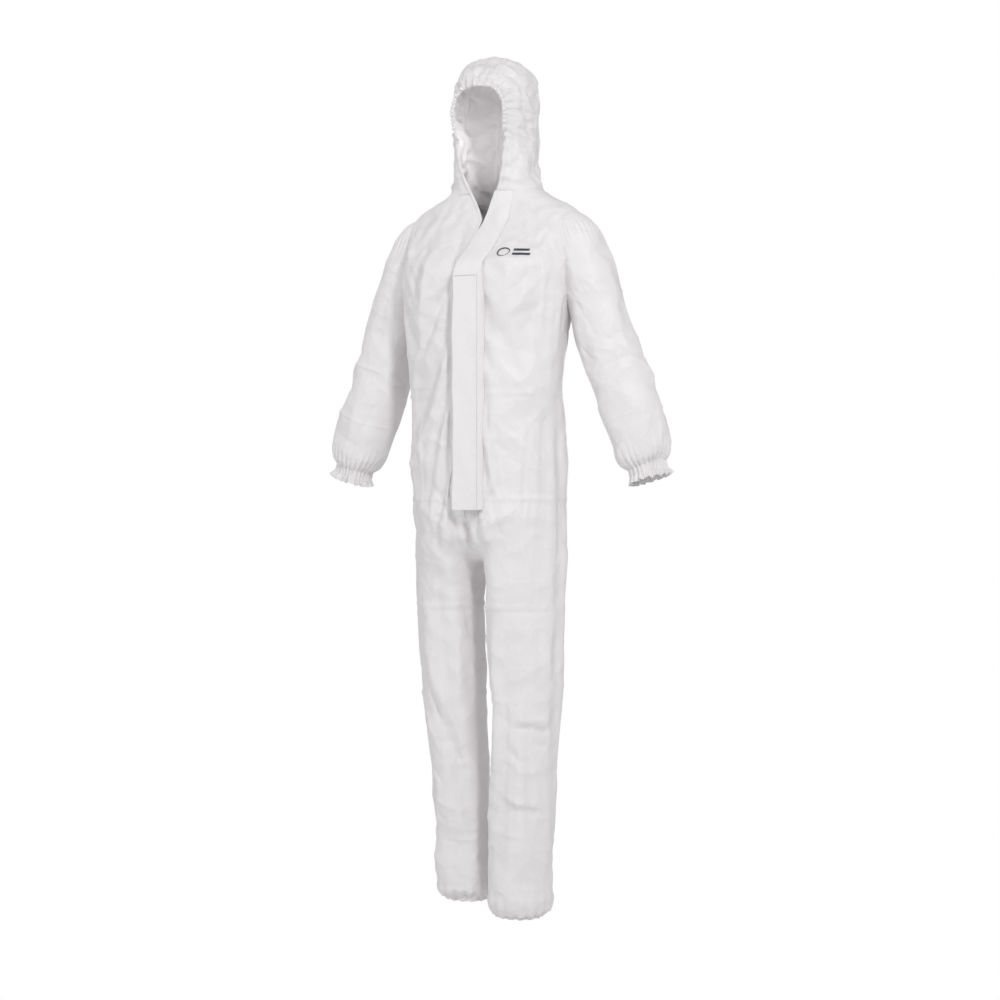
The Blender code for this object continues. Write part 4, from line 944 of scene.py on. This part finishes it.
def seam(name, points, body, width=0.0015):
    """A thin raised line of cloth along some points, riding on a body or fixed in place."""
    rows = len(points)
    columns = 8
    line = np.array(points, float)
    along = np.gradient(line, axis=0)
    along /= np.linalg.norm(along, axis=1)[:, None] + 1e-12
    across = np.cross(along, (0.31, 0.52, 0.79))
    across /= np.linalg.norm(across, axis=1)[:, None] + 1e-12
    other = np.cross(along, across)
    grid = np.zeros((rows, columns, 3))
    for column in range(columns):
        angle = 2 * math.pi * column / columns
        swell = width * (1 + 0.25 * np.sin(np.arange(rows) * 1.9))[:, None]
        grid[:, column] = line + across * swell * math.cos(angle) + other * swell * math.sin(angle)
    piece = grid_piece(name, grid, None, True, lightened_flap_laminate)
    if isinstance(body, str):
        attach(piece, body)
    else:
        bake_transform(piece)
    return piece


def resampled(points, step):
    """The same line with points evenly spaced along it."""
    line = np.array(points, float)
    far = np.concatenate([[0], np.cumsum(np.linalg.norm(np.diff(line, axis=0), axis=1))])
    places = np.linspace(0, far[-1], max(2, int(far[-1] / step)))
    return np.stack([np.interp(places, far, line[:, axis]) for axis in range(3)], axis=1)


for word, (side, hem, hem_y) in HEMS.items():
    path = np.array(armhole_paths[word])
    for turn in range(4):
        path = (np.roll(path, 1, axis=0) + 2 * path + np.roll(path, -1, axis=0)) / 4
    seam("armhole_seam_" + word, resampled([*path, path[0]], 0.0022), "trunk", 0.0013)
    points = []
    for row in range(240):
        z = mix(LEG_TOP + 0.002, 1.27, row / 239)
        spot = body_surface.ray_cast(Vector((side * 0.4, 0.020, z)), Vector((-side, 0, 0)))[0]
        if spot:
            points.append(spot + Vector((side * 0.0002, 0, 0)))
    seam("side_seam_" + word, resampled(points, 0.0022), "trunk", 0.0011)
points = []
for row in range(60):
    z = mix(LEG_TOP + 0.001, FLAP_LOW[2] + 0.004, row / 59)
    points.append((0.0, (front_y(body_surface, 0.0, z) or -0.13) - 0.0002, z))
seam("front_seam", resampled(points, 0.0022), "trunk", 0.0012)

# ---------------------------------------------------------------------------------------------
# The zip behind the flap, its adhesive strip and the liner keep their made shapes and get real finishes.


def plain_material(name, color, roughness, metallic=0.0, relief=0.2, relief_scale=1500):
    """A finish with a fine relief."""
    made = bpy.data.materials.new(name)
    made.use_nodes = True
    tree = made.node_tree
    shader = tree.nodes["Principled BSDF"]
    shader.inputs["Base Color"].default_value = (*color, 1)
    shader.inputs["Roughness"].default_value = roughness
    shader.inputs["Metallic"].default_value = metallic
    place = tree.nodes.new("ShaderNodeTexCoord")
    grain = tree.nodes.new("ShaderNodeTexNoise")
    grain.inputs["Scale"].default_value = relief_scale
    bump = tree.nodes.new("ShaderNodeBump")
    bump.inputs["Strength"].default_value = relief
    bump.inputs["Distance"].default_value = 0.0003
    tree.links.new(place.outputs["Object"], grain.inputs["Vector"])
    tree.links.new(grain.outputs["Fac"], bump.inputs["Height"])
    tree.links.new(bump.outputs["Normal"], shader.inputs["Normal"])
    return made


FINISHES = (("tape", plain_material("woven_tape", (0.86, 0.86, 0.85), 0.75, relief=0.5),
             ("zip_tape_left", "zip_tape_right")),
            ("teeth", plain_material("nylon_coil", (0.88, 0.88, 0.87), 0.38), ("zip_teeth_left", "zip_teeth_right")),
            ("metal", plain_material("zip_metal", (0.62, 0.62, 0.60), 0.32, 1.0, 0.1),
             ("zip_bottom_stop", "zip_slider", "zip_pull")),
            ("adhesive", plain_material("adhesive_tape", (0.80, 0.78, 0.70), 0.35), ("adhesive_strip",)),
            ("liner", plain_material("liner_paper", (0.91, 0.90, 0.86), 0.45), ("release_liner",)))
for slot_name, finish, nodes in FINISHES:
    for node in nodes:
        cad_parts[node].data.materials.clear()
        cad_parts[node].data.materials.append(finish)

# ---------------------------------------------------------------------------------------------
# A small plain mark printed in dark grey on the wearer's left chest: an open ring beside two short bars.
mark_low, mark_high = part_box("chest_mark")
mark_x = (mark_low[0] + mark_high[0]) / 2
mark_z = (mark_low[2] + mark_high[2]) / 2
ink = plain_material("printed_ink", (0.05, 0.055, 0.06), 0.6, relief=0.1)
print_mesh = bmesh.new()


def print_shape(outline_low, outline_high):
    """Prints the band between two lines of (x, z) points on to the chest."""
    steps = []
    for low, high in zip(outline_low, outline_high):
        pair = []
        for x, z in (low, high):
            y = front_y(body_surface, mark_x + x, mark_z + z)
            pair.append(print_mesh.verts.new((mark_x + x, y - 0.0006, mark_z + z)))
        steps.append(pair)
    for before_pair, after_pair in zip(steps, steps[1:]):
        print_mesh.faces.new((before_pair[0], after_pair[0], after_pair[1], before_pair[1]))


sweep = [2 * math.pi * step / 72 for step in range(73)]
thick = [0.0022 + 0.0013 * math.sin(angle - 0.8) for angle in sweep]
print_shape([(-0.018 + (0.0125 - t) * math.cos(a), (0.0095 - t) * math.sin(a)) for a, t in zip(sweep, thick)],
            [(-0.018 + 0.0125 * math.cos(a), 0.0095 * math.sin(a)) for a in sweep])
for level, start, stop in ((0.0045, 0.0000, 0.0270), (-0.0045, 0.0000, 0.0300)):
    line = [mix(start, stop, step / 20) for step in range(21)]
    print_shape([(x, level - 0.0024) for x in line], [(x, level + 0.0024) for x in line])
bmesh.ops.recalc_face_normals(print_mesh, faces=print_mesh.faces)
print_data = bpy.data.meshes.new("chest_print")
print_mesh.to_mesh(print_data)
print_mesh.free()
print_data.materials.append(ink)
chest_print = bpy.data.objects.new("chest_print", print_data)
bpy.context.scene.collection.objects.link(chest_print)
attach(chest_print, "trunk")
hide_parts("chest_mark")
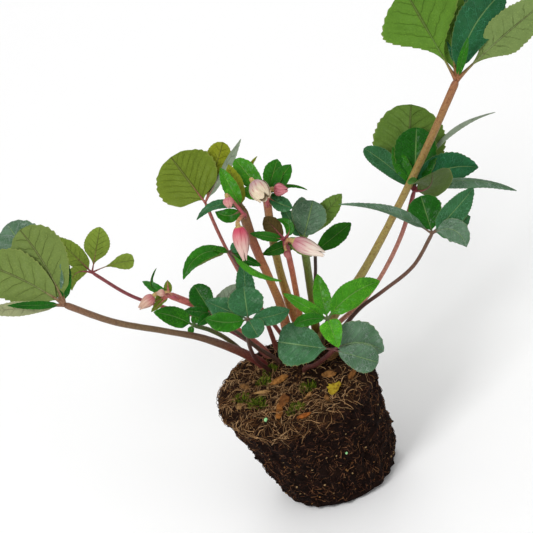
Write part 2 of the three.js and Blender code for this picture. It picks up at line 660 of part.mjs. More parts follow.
-----
→ Exercise instructions
Please set down each line of the records exactly as given.

→ Response below
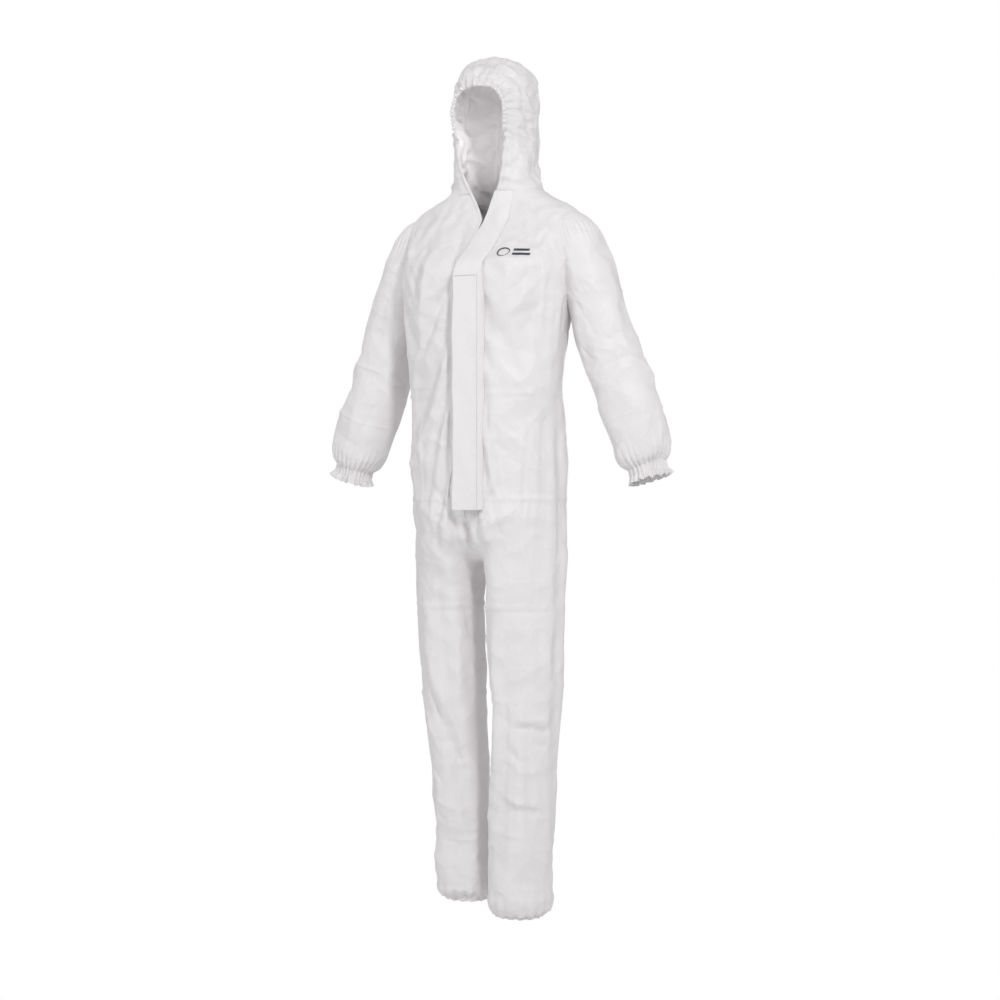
The Blender code for this object continues. Write part 4, from line 944 of scene.py on. This part finishes it.
def seam(name, points, body, width=0.0015):
    """A thin raised line of cloth along some points, riding on a body or fixed in place."""
    rows = len(points)
    columns = 8
    line = np.array(points, float)
    along = np.gradient(line, axis=0)
    along /= np.linalg.norm(along, axis=1)[:, None] + 1e-12
    across = np.cross(along, (0.31, 0.52, 0.79))
    across /= np.linalg.norm(across, axis=1)[:, None] + 1e-12
    other = np.cross(along, across)
    grid = np.zeros((rows, columns, 3))
    for column in range(columns):
        angle = 2 * math.pi * column / columns
        swell = width * (1 + 0.25 * np.sin(np.arange(rows) * 1.9))[:, None]
        grid[:, column] = line + across * swell * math.cos(angle) + other * swell * math.sin(angle)
    piece = grid_piece(name, grid, None, True, lightened_flap_laminate)
    if isinstance(body, str):
        attach(piece, body)
    else:
        bake_transform(piece)
    return piece


def resampled(points, step):
    """The same line with points evenly spaced along it."""
    line = np.array(points, float)
    far = np.concatenate([[0], np.cumsum(np.linalg.norm(np.diff(line, axis=0), axis=1))])
    places = np.linspace(0, far[-1], max(2, int(far[-1] / step)))
    return np.stack([np.interp(places, far, line[:, axis]) for axis in range(3)], axis=1)


for word, (side, hem, hem_y) in HEMS.items():
    path = np.array(armhole_paths[word])
    for turn in range(4):
        path = (np.roll(path, 1, axis=0) + 2 * path + np.roll(path, -1, axis=0)) / 4
    seam("armhole_seam_" + word, resampled([*path, path[0]], 0.0022), "trunk", 0.0013)
    points = []
    for row in range(240):
        z = mix(LEG_TOP + 0.002, 1.27, row / 239)
        spot = body_surface.ray_cast(Vector((side * 0.4, 0.020, z)), Vector((-side, 0, 0)))[0]
        if spot:
            points.append(spot + Vector((side * 0.0002, 0, 0)))
    seam("side_seam_" + word, resampled(points, 0.0022), "trunk", 0.0011)
points = []
for row in range(60):
    z = mix(LEG_TOP + 0.001, FLAP_LOW[2] + 0.004, row / 59)
    points.append((0.0, (front_y(body_surface, 0.0, z) or -0.13) - 0.0002, z))
seam("front_seam", resampled(points, 0.0022), "trunk", 0.0012)

# ---------------------------------------------------------------------------------------------
# The zip behind the flap, its adhesive strip and the liner keep their made shapes and get real finishes.


def plain_material(name, color, roughness, metallic=0.0, relief=0.2, relief_scale=1500):
    """A finish with a fine relief."""
    made = bpy.data.materials.new(name)
    made.use_nodes = True
    tree = made.node_tree
    shader = tree.nodes["Principled BSDF"]
    shader.inputs["Base Color"].default_value = (*color, 1)
    shader.inputs["Roughness"].default_value = roughness
    shader.inputs["Metallic"].default_value = metallic
    place = tree.nodes.new("ShaderNodeTexCoord")
    grain = tree.nodes.new("ShaderNodeTexNoise")
    grain.inputs["Scale"].default_value = relief_scale
    bump = tree.nodes.new("ShaderNodeBump")
    bump.inputs["Strength"].default_value = relief
    bump.inputs["Distance"].default_value = 0.0003
    tree.links.new(place.outputs["Object"], grain.inputs["Vector"])
    tree.links.new(grain.outputs["Fac"], bump.inputs["Height"])
    tree.links.new(bump.outputs["Normal"], shader.inputs["Normal"])
    return made


FINISHES = (("tape", plain_material("woven_tape", (0.86, 0.86, 0.85), 0.75, relief=0.5),
             ("zip_tape_left", "zip_tape_right")),
            ("teeth", plain_material("nylon_coil", (0.88, 0.88, 0.87), 0.38), ("zip_teeth_left", "zip_teeth_right")),
            ("metal", plain_material("zip_metal", (0.62, 0.62, 0.60), 0.32, 1.0, 0.1),
             ("zip_bottom_stop", "zip_slider", "zip_pull")),
            ("adhesive", plain_material("adhesive_tape", (0.80, 0.78, 0.70), 0.35), ("adhesive_strip",)),
            ("liner", plain_material("liner_paper", (0.91, 0.90, 0.86), 0.45), ("release_liner",)))
for slot_name, finish, nodes in FINISHES:
    for node in nodes:
        cad_parts[node].data.materials.clear()
        cad_parts[node].data.materials.append(finish)

# ---------------------------------------------------------------------------------------------
# A small plain mark printed in dark grey on the wearer's left chest: an open ring beside two short bars.
mark_low, mark_high = part_box("chest_mark")
mark_x = (mark_low[0] + mark_high[0]) / 2
mark_z = (mark_low[2] + mark_high[2]) / 2
ink = plain_material("printed_ink", (0.05, 0.055, 0.06), 0.6, relief=0.1)
print_mesh = bmesh.new()


def print_shape(outline_low, outline_high):
    """Prints the band between two lines of (x, z) points on to the chest."""
    steps = []
    for low, high in zip(outline_low, outline_high):
        pair = []
        for x, z in (low, high):
            y = front_y(body_surface, mark_x + x, mark_z + z)
            pair.append(print_mesh.verts.new((mark_x + x, y - 0.0006, mark_z + z)))
        steps.append(pair)
    for before_pair, after_pair in zip(steps, steps[1:]):
        print_mesh.faces.new((before_pair[0], after_pair[0], after_pair[1], before_pair[1]))


sweep = [2 * math.pi * step / 72 for step in range(73)]
thick = [0.0022 + 0.0013 * math.sin(angle - 0.8) for angle in sweep]
print_shape([(-0.018 + (0.0125 - t) * math.cos(a), (0.0095 - t) * math.sin(a)) for a, t in zip(sweep, thick)],
            [(-0.018 + 0.0125 * math.cos(a), 0.0095 * math.sin(a)) for a in sweep])
for level, start, stop in ((0.0045, 0.0000, 0.0270), (-0.0045, 0.0000, 0.0300)):
    line = [mix(start, stop, step / 20) for step in range(21)]
    print_shape([(x, level - 0.0024) for x in line], [(x, level + 0.0024) for x in line])
bmesh.ops.recalc_face_normals(print_mesh, faces=print_mesh.faces)
print_data = bpy.data.meshes.new("chest_print")
print_mesh.to_mesh(print_data)
print_mesh.free()
print_data.materials.append(ink)
chest_print = bpy.data.objects.new("chest_print", print_data)
bpy.context.scene.collection.objects.link(chest_print)
attach(chest_print, "trunk")
hide_parts("chest_mark")
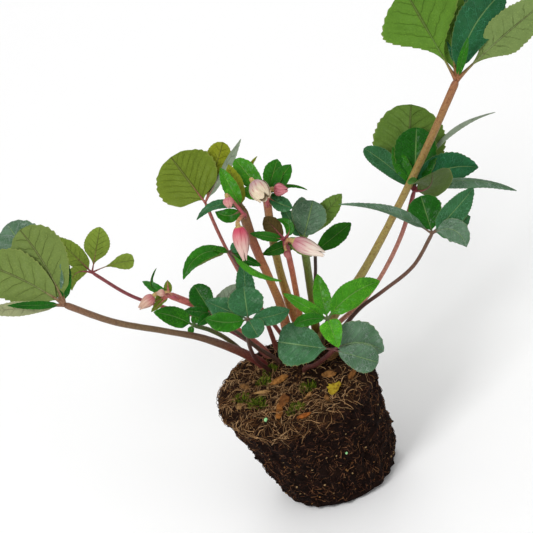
Write part 2 of the three.js and Blender code for this picture. It picks up at line 660 of part.mjs. More parts follow.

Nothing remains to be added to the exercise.